The film endeavours to plant a mystery early on – what is this strange world, how does it connect with our own, ad what do all these enormous building-sized monsters eat when there aren’t any humans to chomp on? – but can’t sustain it, and I suspect Anderson, who wrote the script as well as directing, just decided to make a film purely for fans of the game to enjoy. I mean, it’s a film so lacking in coherence and motive it’s impossible for somebody unfamiliar with the game series to know what’s going on, and Anderson doesn’t even try to let us in. Mystery in a film can draw a viewer in, our natural curiosity working for a film’s reveal or twist if it’s developed enough. Monster Hunter is in absolutely no way mysterious, despite initial appearances. The film doesn’t care if you want to know what’s happening, it just point-blank refuses to give you that information, and when it does trickle out some backstory you’re too confused and ready to punch a wall to care.

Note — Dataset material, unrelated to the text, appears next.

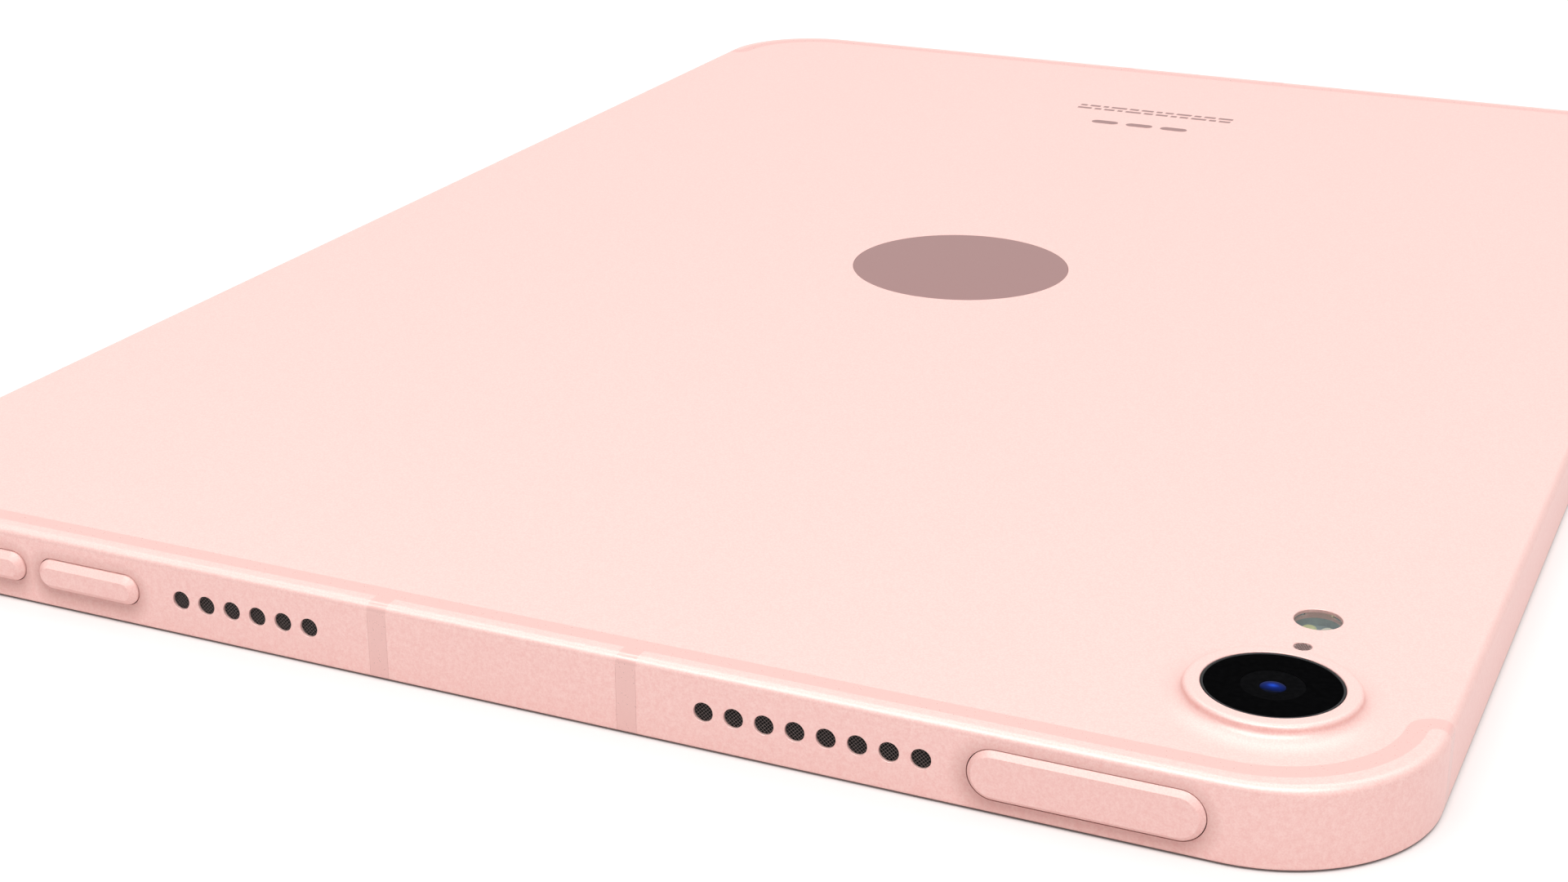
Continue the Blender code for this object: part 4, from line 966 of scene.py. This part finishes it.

Monster Hunter is obnoxiously stupid and barely coherent trash, a waste of time and money so egregious The Asylum should seek compensation for its trouble to parody. For a film packing some normally squeal-inducing imagery and fantasy work, for me it’s a crushing, soul-destroying disappointment. Mixing parts of Warner Bros’ popular Monsterverse with a sprinkling of Peter Jackson’s Middle Earth, and an absolute fuckton of gorgeous creature design wasted in such drivel, Monster Hunter is a debacle of epic proportions and quite possibly the most astonishingly asinine film of 2020.